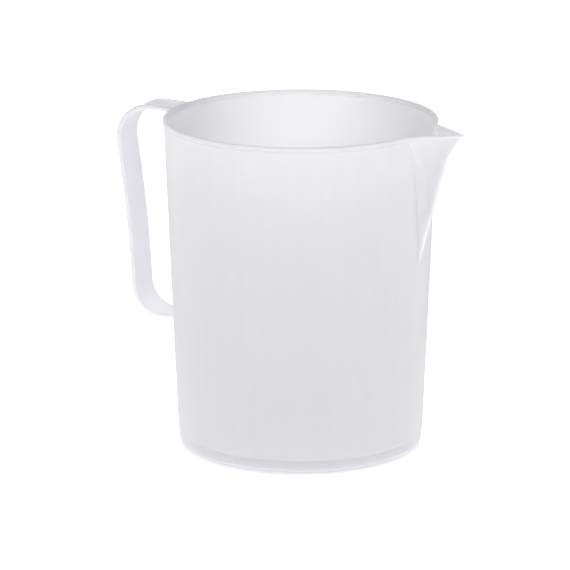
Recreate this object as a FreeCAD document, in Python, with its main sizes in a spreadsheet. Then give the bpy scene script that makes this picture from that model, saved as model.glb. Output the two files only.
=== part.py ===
"""A three litre measuring jug, injection moulded in one piece in natural polypropylene.

One slightly tapered vessel carries a creased pouring beak and, opposite it, a strap handle whose
section is a shallow channel open to the outside.  The base stands on a stepped foot ring.

Frame: millimetres, +Z up.  The origin is the centre of the foot ring, on the table; +X points out
through the beak, and the handle lies on -X.
"""

import FreeCAD, Part
import os
import re

import Sketcher

SIZES = {
    # vessel
    "jug_height": 195.5,
    "rim_radius": 78.5,         # outside of the lip
    "base_radius": 70.6,        # the outer wall, carried down to the table
    "wall": 1.8,
    "base_floor": 2.2,
    "floor_corner": 5.0,        # radius between the floor and the wall, inside
    "lip_height": 2.4,
    "lip_proud": 0.4,
    "brim_round": 0.5,
    # foot: two small steps, a rounded edge and a ring round the raised underside
    "heel_height": 13.0,
    "heel_inset": 0.3,
    "foot_height": 6.2,
    "foot_inset": 1.0,
    "foot_round": 2.2,
    "ring_width": 4.0,
    "ring_height": 1.4,
    "gate_radius": 3.0,         # the stub left in the middle, where the plastic came in
    "gate_height": 0.4,
    # beak: its ridge drops from the tip to a knee, and from there straight back to the wall
    "beak_reach": 23.9,         # from the lip out to the tip
    "beak_half_angle": 37.0,    # degrees, between the ridge and each side, seen from above
    "beak_depth": 77.0,
    "knee_reach": 13.7,         # from the lip out to the knee
    "knee_drop": 14.7,
    "knee_bend": 40.0,
    "ridge_round": 1.2,
    "beak_lip": 1.4,
    # handle: all but its width are sizes of the strap's outer side
    "handle_width": 21.0,
    "handle_depth": 2.8,
    "handle_web": 1.6,
    "handle_flange": 1.8,
    "handle_corner": 0.6,
    "handle_drop": 0.2,         # from the brim down to the strap, at the lip
    "handle_rise": 1.3,         # how much the strap climbs from the lip out to the grip
    "handle_top_reach": 39.5,   # from the lip out to the grip, carried up to the strap's top
    "handle_mid_reach": 29.0,
    "handle_low_reach": 26.1,
    "handle_mid_height": 122.5,
    "handle_low_height": 68.4,
    "handle_top_bend": 21.0,
    "handle_mid_bend": 700.0,
    "handle_low_bend": 18.5,
}

# The outer wall is one cone, and every size that lies on it comes from here.
TAPER = "(rim_radius - lip_proud - base_radius) / jug_height"


def wall_at(height):
    return f"(base_radius + {TAPER} * ({height}))"


def bound(expression):
    """The expression with the name of each size turned into its cell in the sheet."""
    return re.sub("[a-z_]+", lambda word: f"size.{word[0]}" if word[0] in SIZES else word[0], expression)


document = FreeCAD.newDocument("measuring_jug")
sheet = document.addObject("Spreadsheet::Sheet", "size")
for row, (alias, value) in enumerate(SIZES.items(), start=1):
    sheet.set(f"A{row}", alias)
    sheet.set(f"B{row}", str(value))
    sheet.setAlias(f"B{row}", alias)
document.recompute()

body = document.addObject("PartDesign::Body", "jug")
body.Label = "jug"


def plane(role):
    return [(feature, "") for feature in body.Origin.OriginFeatures if feature.Role == role]


def draw(name, role, corners, rounds=None, closed=True, offset=None):
    """A sketch of straight lines through corners, whose places are pairs of expressions.

    rounds gives the size that rounds a corner, by the corner's number.  offset, an expression,
    moves the sketch off its plane.
    """
    sketch = body.newObject("Sketcher::SketchObject", name)
    sketch.AttachmentSupport = plane(role)
    sketch.MapMode = "FlatFace"
    if offset:
        sketch.setExpression("AttachmentOffset.Base.z", bound(offset))
    count = len(corners)
    lines = count if closed else count - 1
    guess = [FreeCAD.Vector(number, number * number, 0) for number in range(count)]
    for line in range(lines):
        sketch.addGeometry(Part.LineSegment(guess[line], guess[(line + 1) % count]), False)
    for line in range(lines if closed else lines - 1):
        sketch.addConstraint(Sketcher.Constraint("Coincident", line, 2, (line + 1) % lines, 1))
    for corner, place in enumerate(corners):
        line, end = (corner, 1) if corner < lines else (corner - 1, 2)
        for axis, expression in zip("XY", place):
            start = getattr(guess[corner], axis.lower())
            label = f"{axis.lower()}{corner}"
            sketch.addConstraint(Sketcher.Constraint(f"Distance{axis}", -1, 1, line, end, start))
            sketch.renameConstraint(sketch.ConstraintCount - 1, label)
            sketch.setExpression(f"Constraints.{label}", bound(expression))
    document.recompute()
    for corner, radius in (rounds or {}).items():
        before = (corner - 1) % lines
        sketch.fillet(before, 2, getattr(sheet, radius), True, True)
        arcs = [index for index, item in enumerate(sketch.Geometry) if hasattr(item, "Radius")]
        sketch.addConstraint(Sketcher.Constraint("Radius", arcs[-1], getattr(sheet, radius)))
        sketch.renameConstraint(sketch.ConstraintCount - 1, f"round{corner}")
        sketch.setExpression(f"Constraints.round{corner}", bound(radius))
    document.recompute()
    return sketch


def add(kind, name, profile, **settings):
    """A feature of the body, made from a sketch."""
    feature = body.newObject(f"PartDesign::{kind}", name)
    feature.Profile = profile
    for setting, value in settings.items():
        setattr(feature, setting, value)
    profile.Visibility = False
    document.recompute()
    return feature


def turned(sketch):
    return {"ReferenceAxis": (sketch, ["V_Axis"]), "Angle": 360.0}


# The vessel: the outside of the wall, foot and lip, turned solid.
outside = draw(
    "vessel_outside",
    "XZ_Plane",
    [
        ("0", "ring_height - gate_height"),
        ("gate_radius", "ring_height - gate_height"),
        ("gate_radius", "ring_height"),
        ("base_radius - foot_inset - ring_width", "ring_height"),
        ("base_radius - foot_inset - ring_width", "0"),
        ("base_radius - foot_inset", "0"),
        (wall_at("foot_height") + " - foot_inset", "foot_height"),
        (wall_at("foot_height") + " - heel_inset", "foot_height + foot_inset - heel_inset"),
        (wall_at("heel_height") + " - heel_inset", "heel_height"),
        (wall_at("heel_height"), "heel_height + heel_inset"),
        (wall_at("jug_height - lip_height"), "jug_height - lip_height"),
        ("rim_radius", "jug_height - lip_height + lip_proud"),
        ("rim_radius", "jug_height"),
        ("0", "jug_height"),
    ],
    rounds={5: "foot_round"},
)
add("Revolution", "vessel", outside, **turned(outside))

# The beak: a wedge, seen from above, that follows the ridge down and so dies away into the wall.
# Its sides run back to where they pass nearest to the jug's axis, well inside the vessel.
tip = "(rim_radius + beak_reach)"
ridge = draw(
    "beak_ridge",
    "XZ_Plane",
    [
        (f"{tip} - lip_proud / sin(beak_half_angle)", "jug_height"),
        ("rim_radius + knee_reach", "jug_height - knee_drop"),
        (
            wall_at("jug_height - beak_depth") + " * 1.15 - (rim_radius + knee_reach) * 0.15",
            "jug_height - beak_depth - (beak_depth - knee_drop) * 0.15",
        ),
    ],
    rounds={1: "knee_bend"},
    closed=False,
)


def wedge(name, inset, rounded=True):
    """The beak seen from above, inset from the outside of its lip by an expression."""
    apex = f"({tip} + ridge_round * (1 / sin(beak_half_angle) - 1) - ({inset}) / sin(beak_half_angle))"
    back = f"{tip} * sin(beak_half_angle) ^ 2"
    half = f"({apex} - {back}) * tan(beak_half_angle)"
    return draw(
        name,
        "XY_Plane",
        [(apex, "0"), (back, half), (back, f"-{half}")],
        rounds={0: "ridge_round"} if rounded else None,
        offset="jug_height",
    )


add("AdditivePipe", "beak", wedge("beak_outside", "lip_proud"), Spine=(ridge, []), Mode="Fixed")
lip = add("Pad", "beak_lip", wedge("beak_lip_outside", "0"), Reversed=True)
lip.setExpression("Length", bound("beak_lip"))
document.recompute()


def ease_brim(name, outside):
    """Rounds the edges of the jug's top face, either those round its outside or the others."""
    solid = body.Tip
    height = sheet.jug_height
    face = next(
        face
        for face in solid.Shape.Faces
        if abs(face.BoundBox.ZMin - height) + abs(face.BoundBox.ZMax - height) < 0.01
    )
    around = face.OuterWire.Edges
    chosen = [edge for edge in face.Edges if any(edge.isSame(other) for other in around) == outside]
    names = []
    for number, edge in enumerate(solid.Shape.Edges, start=1):
        if any(edge.isSame(other) for other in chosen):
            names.append(f"Edge{number}")
    eased = body.newObject("PartDesign::Fillet", name)
    eased.Base = (solid, names)
    eased.setExpression("Radius", bound("brim_round"))
    document.recompute()


# The brim's outer edge is eased all the way round, beak and all, before the handle meets it.
ease_brim("brim_outside", True)

# The handle: one strap that climbs a little as it leaves the vessel, just under the brim, turns
# down into a slightly bowed grip that leans with the wall, and comes back level.  Its ends run on
# into what becomes the hollow.
start = "base_radius / 2"
top = f"(jug_height - handle_drop - handle_rise * (rim_radius - {start}) / handle_top_reach)"
run = draw(
    "handle_run",
    "XZ_Plane",
    [
        (f"-{start}", top),
        ("-rim_radius - handle_top_reach", "jug_height - handle_drop + handle_rise"),
        ("-rim_radius - handle_mid_reach", "handle_mid_height"),
        ("-rim_radius - handle_low_reach", "handle_low_height"),
        (f"-{start}", "handle_low_height"),
    ],
    rounds={1: "handle_top_bend", 2: "handle_mid_bend", 3: "handle_low_bend"},
    closed=False,
)
section = draw(
    "handle_section",
    "YZ_Plane",
    [
        ("-handle_width / 2", top),
        ("-handle_width / 2", f"{top} - handle_depth"),
        ("handle_width / 2", f"{top} - handle_depth"),
        ("handle_width / 2", top),
        ("handle_width / 2 - handle_flange", top),
        ("handle_width / 2 - handle_flange", f"{top} - handle_depth + handle_web"),
        ("handle_flange - handle_width / 2", f"{top} - handle_depth + handle_web"),
        ("handle_flange - handle_width / 2", top),
    ],
    rounds=dict.fromkeys(range(4), "handle_corner"),
    offset=f"-{start}",
)
add("AdditivePipe", "handle", section, Spine=(run, []), Mode="Standard")

# The hollow: one groove for the vessel, which also takes off what the beak and the handle left
# inside it, and the beak's own channel.
floor = "ring_height + base_floor"
above = "jug_height + lip_height"
inside = draw(
    "vessel_inside",
    "XZ_Plane",
    [
        ("0", floor),
        (wall_at(floor) + " - wall", floor),
        (wall_at(above) + " - wall", above),
        ("0", above),
    ],
    rounds={1: "floor_corner"},
)
add("Groove", "hollow", inside, **turned(inside))
beak_inside = wedge("beak_inside", "lip_proud + wall", rounded=False)
add("SubtractivePipe", "beak_channel", beak_inside, Spine=(ridge, []), Mode="Fixed")
ease_brim("brim_inside", False)

# A groove or a channel that pointed the wrong way would cut nothing and say nothing.
volumes = [body.getObject(name).Shape.Volume for name in ("handle", "hollow", "beak_channel")]
if not volumes[0] > 2 * volumes[1] or not volumes[1] > volumes[2] + 1000:
    raise RuntimeError(f"the hollow or the beak's channel cut nothing: {volumes}")

for item in document.Objects:
    if "Invalid" in item.State or "Error" in item.State:
        raise RuntimeError(f"{item.Name} did not build: {item.State}")

jug = body.Shape
if jug.isNull() or not jug.isValid() or len(jug.Solids) != 1:
    raise RuntimeError("the jug is not one sound solid")

os.makedirs("parts", exist_ok=True)
jug.exportStep("parts/jug.step")
print(f"jug: {jug.Volume / 1000:.1f} cm3, {len(jug.Faces)} faces")
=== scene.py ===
import math

import bpy
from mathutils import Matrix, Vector


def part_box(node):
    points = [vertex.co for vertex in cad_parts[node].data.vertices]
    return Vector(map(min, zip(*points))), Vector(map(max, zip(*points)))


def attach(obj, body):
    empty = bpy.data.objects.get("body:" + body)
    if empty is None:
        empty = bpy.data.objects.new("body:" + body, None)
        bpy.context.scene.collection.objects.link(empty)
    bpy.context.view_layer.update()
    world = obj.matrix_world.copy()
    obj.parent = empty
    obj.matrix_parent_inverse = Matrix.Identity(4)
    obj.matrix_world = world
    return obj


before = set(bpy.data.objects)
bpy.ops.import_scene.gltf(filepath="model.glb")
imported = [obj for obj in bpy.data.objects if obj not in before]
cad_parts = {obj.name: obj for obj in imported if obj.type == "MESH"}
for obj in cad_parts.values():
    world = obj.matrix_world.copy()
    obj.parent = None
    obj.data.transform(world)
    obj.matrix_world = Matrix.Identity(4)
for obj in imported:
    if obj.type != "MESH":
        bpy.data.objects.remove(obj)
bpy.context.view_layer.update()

# ---------------------------------------------------------------- the jug
# Injection moulded in one shot: vessel, beak and strap handle are a single piece of natural
# polypropylene.  The bare resin has no pigment, so it is milky white and lets light through.

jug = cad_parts["jug"]
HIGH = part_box("jug")[1]
MM = 0.001
SLOPE = 0.0384              # how far the wall leans out as it rises
MID_WALL = 69.7 * MM        # from the axis to the middle of the wall, carried down to the table
# The next three numbers place the painted shade at the rim: the lip is painted greyer from the first height
# up, and a thin painted shadow line runs round the second.
LIP_FOOT = HIGH.z - 2.7 * MM
SHADOW_LINE_HEIGHT = HIGH.z - 3.1 * MM
SHADOW_LINE_HALF = 0.4 * MM
CLEAR_FROM = 77.5 * MM      # from the axis to where the strap and the beak leave the vessel
CLEAR_TO = 82 * MM
CLOUD = 35 * MM
STREAK = 4 * MM
GRAIN = 0.6 * MM


def paint(hex_colour):
    """A linear colour from the sRGB hex that a colour card would give."""
    parts = [int(hex_colour[i : i + 2], 16) / 255 for i in (1, 3, 5)]
    linear = [p / 12.92 if p <= 0.04045 else ((p + 0.055) / 1.055) ** 2.4 for p in parts]
    return (*linear, 1.0)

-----

Give the lines again, exactly as they stand, from the beginning of the data through the line with "import Sketcher".

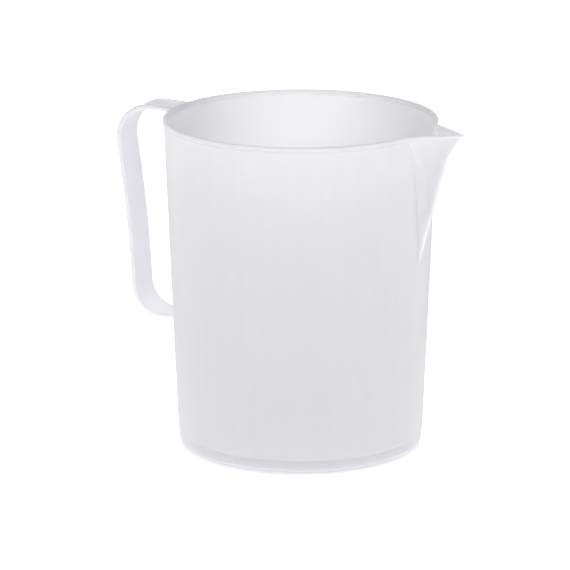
Recreate this object as a FreeCAD document, in Python, with its main sizes in a spreadsheet. Then give the bpy scene script that makes this picture from that model, saved as model.glb. Output the two files only.
=== part.py ===
"""A three litre measuring jug, injection moulded in one piece in natural polypropylene.

One slightly tapered vessel carries a creased pouring beak and, opposite it, a strap handle whose
section is a shallow channel open to the outside.  The base stands on a stepped foot ring.

Frame: millimetres, +Z up.  The origin is the centre of the foot ring, on the table; +X points out
through the beak, and the handle lies on -X.
"""

import FreeCAD, Part
import os
import re

import Sketcher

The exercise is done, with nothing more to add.